§ What you should do:
Tell how many lines include the string "pose". Answer with a single number.

··· Records shown ···

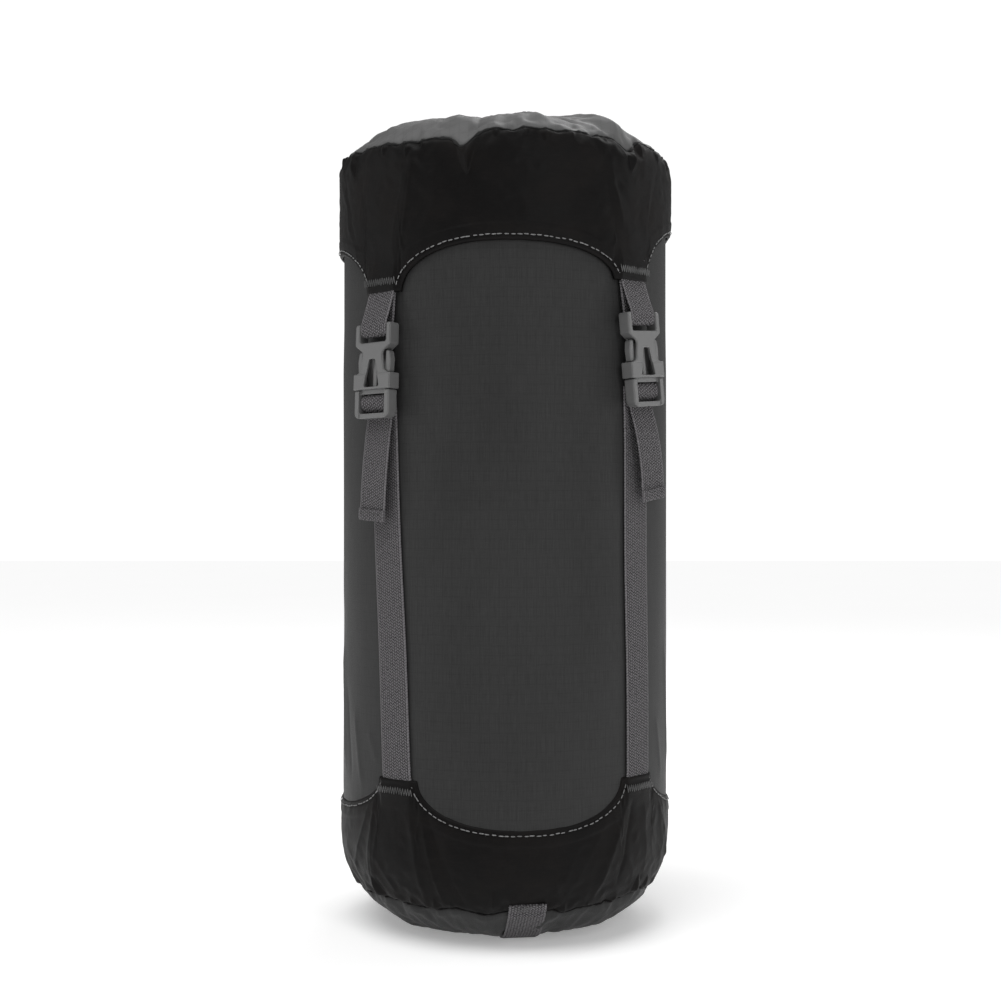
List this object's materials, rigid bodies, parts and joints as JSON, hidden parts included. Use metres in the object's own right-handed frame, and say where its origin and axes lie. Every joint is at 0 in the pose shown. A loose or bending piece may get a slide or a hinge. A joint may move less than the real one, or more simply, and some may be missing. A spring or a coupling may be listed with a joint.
{
  "type": "compression sack",
  "caption": "Round fabric stuff sack with a separate lid, pulled down over its drawcord mouth by four webbing straps with side-release buckles.",
  "frame": {"origin": "centre of the base, on the surface that the sack stands on", "axes": "+Z along the sack's axis towards the lid; the front, with the grab handle's sewn end between two straps, is -Y"},
  "size_m": [0.182, 0.182, 0.436],
  "materials": {
    "ripstop": "dark grey coated ripstop, slight sheen",
    "cuff_fabric": "black plain-weave nylon",
    "lid_fabric": "grey coated nylon, smooth sheen",
    "webbing": "mid-grey flat woven webbing",
    "thread": "grey bonded thread",
    "cord": "black braided cord",
    "buckle_plastic": "moulded mid-grey acetal, fine matt grain",
    "lock_plastic": "moulded black plastic",
    "spring_steel": "drawn wire"
  },
  "bodies": {
    "sack": {"base_panel": "ripstop", "base_cuff": "cuff_fabric", "base_seam_binding": "cuff_fabric", "base_bartacks": "thread", "base_handle": "webbing", "handle_bartacks": "thread", "body_tube": "ripstop", "body_seam": "ripstop", "strap_run_front_left": "webbing", "strap_run_front_right": "webbing", "strap_run_rear_right": "webbing", "strap_run_rear_left": "webbing"},
    "collar": {"mouth_collar": "ripstop", "cord_channel": "ripstop", "drawcord": "cord", "drawcord_knot": "cord"},
    "cord_lock": {"cord_lock_barrel": "lock_plastic", "cord_lock_spring": "spring_steel"},
    "lock_plunger": {"cord_lock_plunger": "lock_plastic"},
    "lid": {"lid_panel": "lid_fabric", "lid_cuff": "cuff_fabric", "lid_seam_binding": "cuff_fabric", "lid_bartacks": "thread", "anchor_loop_front_left": "webbing", "buckle_socket_front_left": "buckle_plastic", "anchor_loop_front_right": "webbing", "buckle_socket_front_right": "buckle_plastic", "anchor_loop_rear_right": "webbing", "buckle_socket_rear_right": "buckle_plastic", "anchor_loop_rear_left": "webbing", "buckle_socket_rear_left": "buckle_plastic"},
    "plug_front_left": {"buckle_plug_front_left": "buckle_plastic", "strap_tail_front_left": "webbing"},
    "prong_left_front_left_arm": {"prong_left_front_left": "buckle_plastic"},
    "prong_right_front_left_arm": {"prong_right_front_left": "buckle_plastic"},
    "plug_front_right": {"buckle_plug_front_right": "buckle_plastic", "strap_tail_front_right": "webbing"},
    "prong_left_front_right_arm": {"prong_left_front_right": "buckle_plastic"},
    "prong_right_front_right_arm": {"prong_right_front_right": "buckle_plastic"},
    "plug_rear_right": {"buckle_plug_rear_right": "buckle_plastic", "strap_tail_rear_right": "webbing"},
    "prong_left_rear_right_arm": {"prong_left_rear_right": "buckle_plastic"},
    "prong_right_rear_right_arm": {"prong_right_rear_right": "buckle_plastic"},
    "plug_rear_left": {"buckle_plug_rear_left": "buckle_plastic", "strap_tail_rear_left": "webbing"},
    "prong_left_rear_left_arm": {"prong_left_rear_left": "buckle_plastic"},
    "prong_right_rear_left_arm": {"prong_right_rear_left": "buckle_plastic"}
  },
  "joints": [
    {"name": "compress", "type": "slide", "parent": "sack", "child": "collar", "axis": [0, 0, -1], "range_m": [0, 0.14], "deforming": ["body_tube", "body_seam", "strap_run_front_left", "strap_run_front_right", "strap_run_rear_right", "strap_run_rear_left"]},
    {"name": "lid_lift", "type": "slide", "parent": "collar", "child": "lid", "axis": [0, 0, 1], "range_m": [0, 0.13]},
    {"name": "cord_lock_slide", "type": "slide", "parent": "collar", "child": "cord_lock", "axis": [0, -1, 0], "range_m": [0, 0.02]},
    {"name": "plunger_press", "type": "slide", "parent": "cord_lock", "child": "lock_plunger", "axis": [-1, 0, 0], "range_m": [0, 0.004], "stiffness_N_per_m": 150, "springref_m": -0.002, "deforming": ["cord_lock_spring"]},
    {"name": "release_front_left", "type": "slide", "parent": "collar", "child": "plug_front_left", "axis": [-0.0242, -0.0251, -0.9994], "range_m": [0, 0.0205], "deforming": ["prong_left_front_left", "prong_right_front_left"]},
    {"name": "press_left_front_left", "type": "hinge", "parent": "plug_front_left", "child": "prong_left_front_left_arm", "pos_m": [-0.07147, -0.06221, 0.28401], "axis": [0.6942, 0.7189, -0.0349], "range_deg": [0, 12], "stiffness_Nm_per_rad": 0.02},
    {"name": "press_right_front_left", "type": "hinge", "parent": "plug_front_left", "child": "prong_right_front_left_arm", "pos_m": [-0.05967, -0.0736, 0.28401], "axis": [-0.6942, -0.7189, 0.0349], "range_deg": [0, 12], "stiffness_Nm_per_rad": 0.02},
    {"name": "release_front_right", "type": "slide", "parent": "collar", "child": "plug_front_right", "axis": [0.084, 0.0418, -0.9956], "range_m": [0, 0.0205], "deforming": ["prong_left_front_right", "prong_right_front_right"]},
    {"name": "press_left_front_right", "type": "hinge", "parent": "plug_front_right", "child": "prong_left_front_right_arm", "pos_m": [0.06547, -0.06844, 0.28982], "axis": [-0.7454, 0.6658, -0.0349], "range_deg": [0, 12], "stiffness_Nm_per_rad": 0.02},
    {"name": "press_right_front_right", "type": "hinge", "parent": "plug_front_right", "child": "prong_right_front_right_arm", "pos_m": [0.07632, -0.05622, 0.29125], "axis": [0.7454, -0.6658, 0.0349], "range_deg": [0, 12], "stiffness_Nm_per_rad": 0.02},
    {"name": "release_rear_right", "type": "slide", "parent": "collar", "child": "plug_rear_right", "axis": [0.0049, 0.0433, -0.999], "range_m": [0, 0.0205], "deforming": ["prong_left_rear_right", "prong_right_rear_right"]},
    {"name": "press_left_rear_right", "type": "hinge", "parent": "plug_rear_right", "child": "prong_left_rear_right_arm", "pos_m": [0.07058, 0.0632, 0.28579], "axis": [-0.6858, -0.727, -0.0349], "range_deg": [0, 12], "stiffness_Nm_per_rad": 0.02},
    {"name": "press_right_rear_right", "type": "hinge", "parent": "plug_rear_right", "child": "prong_right_rear_right_arm", "pos_m": [0.05865, 0.07444, 0.28622], "axis": [0.6858, 0.727, 0.0349], "range_deg": [0, 12], "stiffness_Nm_per_rad": 0.02},
    {"name": "release_rear_left", "type": "slide", "parent": "collar", "child": "plug_rear_left", "axis": [-0.0001, 0.0493, -0.9988], "range_m": [0, 0.0205], "deforming": ["prong_left_rear_left", "prong_right_rear_left"]},
    {"name": "press_left_rear_left", "type": "hinge", "parent": "plug_rear_left", "child": "prong_left_rear_left_arm", "pos_m": [-0.06087, 0.07263, 0.2888], "axis": [0.708, -0.7053, -0.0349], "range_deg": [0, 12], "stiffness_Nm_per_rad": 0.02},
    {"name": "press_right_rear_left", "type": "hinge", "parent": "plug_rear_left", "child": "prong_right_rear_left_arm", "pos_m": [-0.07246, 0.06103, 0.28822], "axis": [-0.708, 0.7053, 0.0349], "range_deg": [0, 12], "stiffness_Nm_per_rad": 0.02}
  ],
  "couplings": [
    {"joint": "press_right_front_left", "follows": "press_left_front_left", "ratio": 1},
    {"joint": "press_right_front_right", "follows": "press_left_front_right", "ratio": 1},
    {"joint": "press_right_rear_right", "follows": "press_left_rear_right", "ratio": 1},
    {"joint": "press_right_rear_left", "follows": "press_left_rear_left", "ratio": 1}
  ]
}
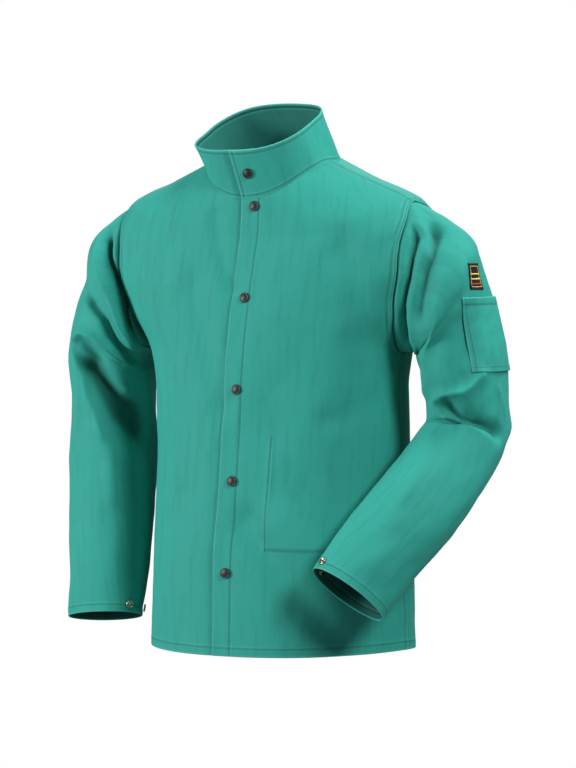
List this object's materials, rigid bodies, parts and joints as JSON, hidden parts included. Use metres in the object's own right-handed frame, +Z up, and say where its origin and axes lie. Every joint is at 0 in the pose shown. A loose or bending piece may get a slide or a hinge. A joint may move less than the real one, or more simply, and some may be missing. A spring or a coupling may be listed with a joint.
{
  "type": "welding jacket",
  "caption": "Hollow cotton work jacket in its worn form, with a stand-up collar, a snap front, long set-in sleeves, a sleeve pocket and open cuffs.",
  "frame": {"origin": "middle of the neck opening, at the level where the jacket rests on the shoulders beside the neck", "axes": "+X to the wearer's left, +Y to the wearer's back, +Z up"},
  "size_m": [0.7136, 0.3281, 0.8147],
  "materials": {
    "jacket_cloth": "matt cotton sateen with a fine weave",
    "collar_cloth": "matt cotton sateen, two layers",
    "snap_cap": "black enamel, satin",
    "snap_metal": "worn nickel over brass",
    "badge": "embroidered"
  },
  "bodies": {
    "root": {"left_front": "jacket_cloth", "right_front": "jacket_cloth", "back_panel": "jacket_cloth", "left_sleeve": "jacket_cloth", "right_sleeve": "jacket_cloth", "collar": "collar_cloth", "sleeve_pocket": "jacket_cloth", "sleeve_badge": "badge", "inside_pocket": "jacket_cloth", "front_snap_cap_1": "snap_cap", "front_snap_stud_1": "snap_metal", "front_snap_cap_2": "snap_cap", "front_snap_stud_2": "snap_metal", "front_snap_cap_3": "snap_cap", "front_snap_stud_3": "snap_metal", "front_snap_cap_4": "snap_cap", "front_snap_stud_4": "snap_metal", "front_snap_cap_5": "snap_cap", "front_snap_stud_5": "snap_metal", "collar_snap_cap": "snap_cap", "collar_snap_stud": "snap_metal", "left_cuff_snap_1": "snap_metal", "left_cuff_snap_back_1": "snap_metal", "left_cuff_snap_2": "snap_metal", "left_cuff_snap_back_2": "snap_metal", "right_cuff_snap_1": "snap_metal", "right_cuff_snap_back_1": "snap_metal", "right_cuff_snap_2": "snap_metal", "right_cuff_snap_back_2": "snap_metal"}
  },
  "joints": []
}
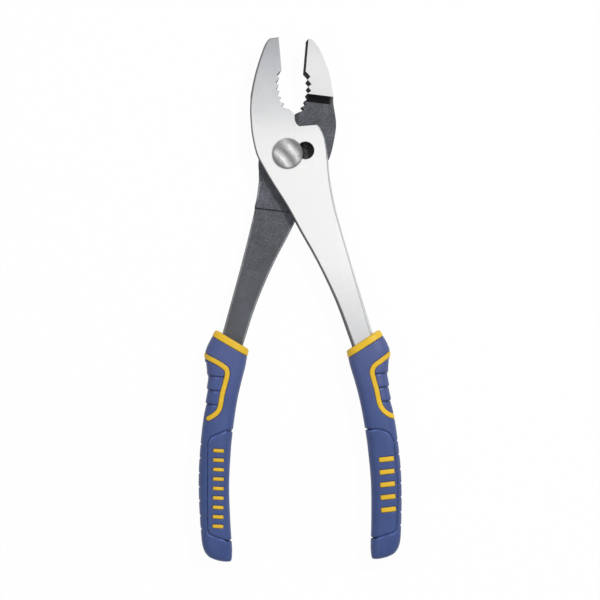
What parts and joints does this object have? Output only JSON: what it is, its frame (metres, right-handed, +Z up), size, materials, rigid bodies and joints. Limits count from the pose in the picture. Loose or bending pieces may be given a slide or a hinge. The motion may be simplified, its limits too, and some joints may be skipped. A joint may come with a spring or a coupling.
{
  "type": "slip joint pliers",
  "caption": "Slip joint pliers with a two-position pivot, toothed pipe-grip jaws, a wire notch and two-tone cushion grips.",
  "frame": {"origin": "on the pivot bolt's axis at the outer face of the nut, the lowest point, which rests on the bench", "axes": "+X to the right, +Y from the handles to the jaws, +Z up from the bench towards the bolt's domed head"},
  "size_m": [0.0973, 0.2516, 0.0181],
  "materials": {
    "polished_steel": "fine brushed, nickel bright",
    "dark_steel": "dark, satin, speckled from forging",
    "bolt_steel": "turned, satin",
    "yellow_plastic": "satin moulded",
    "blue_rubber": "matt, soft moulded"
  },
  "bodies": {
    "front": {"front_half": "polished_steel", "front_grip_core": "yellow_plastic", "front_grip_sleeve": "blue_rubber", "front_thumb_pad": "blue_rubber"},
    "pivot": {"pivot_bolt": "bolt_steel", "pivot_nut": "bolt_steel"},
    "back": {"back_half": "dark_steel", "back_grip_core": "yellow_plastic", "back_grip_sleeve": "blue_rubber", "back_thumb_pad": "blue_rubber"}
  },
  "joints": [
    {"name": "slip_shift", "type": "slide", "parent": "front", "child": "pivot", "axis": [0.9857, 0.1685, 0], "range_m": [0, 0.0086]},
    {"name": "jaw_pivot", "type": "hinge", "parent": "pivot", "child": "back", "pos_m": [0, 0, 0.00865], "axis": [0, 0, 1], "range_deg": [-46, 14.5]}
  ]
}
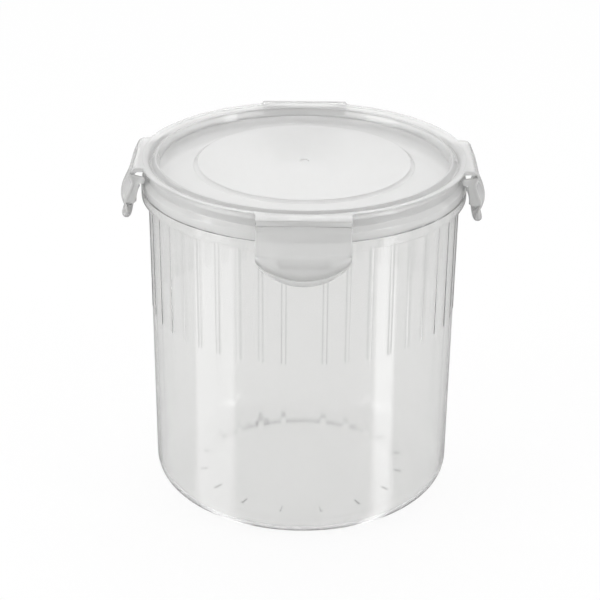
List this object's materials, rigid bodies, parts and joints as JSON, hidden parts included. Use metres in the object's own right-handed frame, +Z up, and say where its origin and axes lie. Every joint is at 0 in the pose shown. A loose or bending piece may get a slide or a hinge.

···

§ Final answer:
4